F. unibracteata - what a colour!  After your drought, it seems it must be very tolerant of dry conditions indeed.

Representing the other end of the scale in fritillaria culture...  ;)
Tonight, I discovered one little F. michailovskyii that somehow survived from many years ago.  Thhey seemed to have died out, when I built a new bed and changed the drainage (or at least I thought that was why  ???).

Lori
Calgary, Alberta, Canada - Zone 3
-30 C to +30 C (rarely!); elevation ~1130m; annual precipitation ~40 cm

Weiser
Title: Member
Joined: 2009-12-04

McDonough wrote:

[What sort of conditions does F. atropurpurea enjoy? 

Mark I find it growing on the dry north facing steep slopes at lower elevations of 4,000'-6,000'. Higher up 6,000'-9,000' it can be found in sunny sights on gental slopes of clay or loam, with east or west exposures. The Key seems to be fine mineral soils that are venally moist but dry during summer dormancy. I think the lower elevation populations occur on the north slopes because they retain moisture for a longer period.

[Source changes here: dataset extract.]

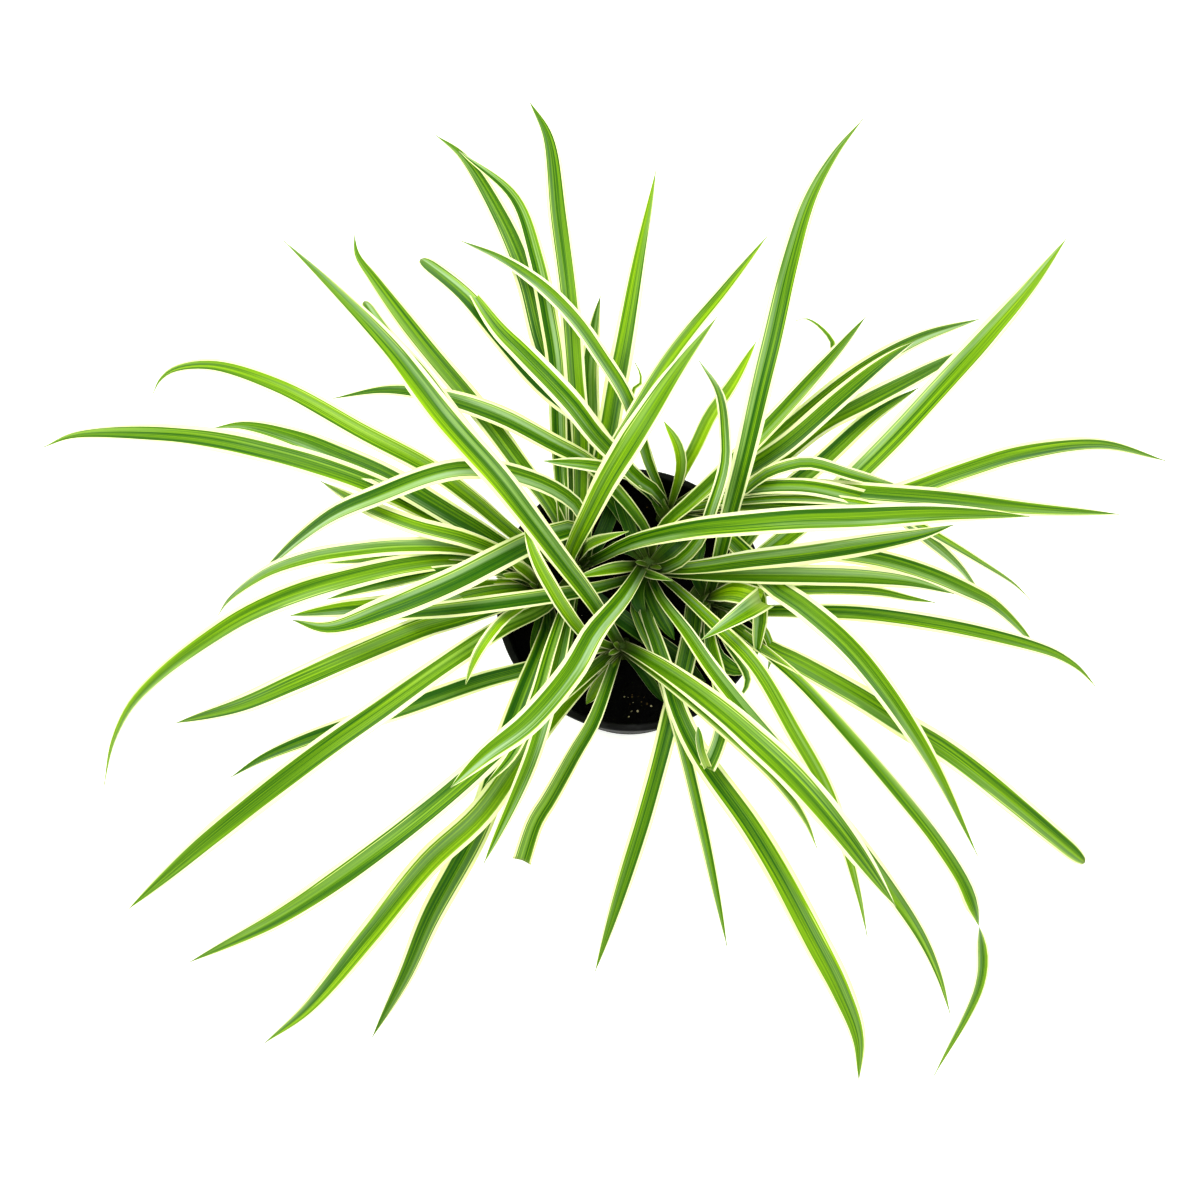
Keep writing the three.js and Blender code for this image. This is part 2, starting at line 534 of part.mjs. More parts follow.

From the High Desert Steppe
of the Great Basin and the Eastern
Escarpment of the Sierra Nevada Range
Located in Reno/Sparks,NV  zone 6-7
http://www.flickr.com/photos/sierrarainshadow/
John P Weiser

Lori S.
Title: Moderator
Joined: 2009-10-27

Some easy ones...  ;)
Fritillaria pallidiflora:

Fritillaria meleagris 'Alba', a twin!

Lori
Calgary, Alberta, Canada - Zone 3
-30 C to +30 C (rarely!); elevation ~1130m; annual precipitation ~40 cm

Lori S.
Title: Moderator
Joined: 2009-10-27

Fritillaria camschatcensis - one is finally in bloom several eons after the bulbs were planted...
 

And whatever this is... F. pontica maybe, or what passes for it in the horticultural trade??  It has been identified as F. acmopetala, thanks to Maggi and Ian!  http://www.srgc.org.uk/smf/index.php?topic=7492.msg205856;boardseen#new

Does this mean my fritillaria jinx is over... ?   :o

Lori
Calgary, Alberta, Canada - Zone 3
-30 C to +30 C (rarely!); elevation ~1130m; annual precipitation ~40 cm

RickR
Title: Moderator
Joined: 2009-09-21

Skulski wrote:

Does this mean my fritillaria jinx is over... ?   :o

I'd say so, Lori.  Especially since the two you have need different care.  Your "whatever it is" one is especially nice!  My last F. camschatcensis finished blooming last week.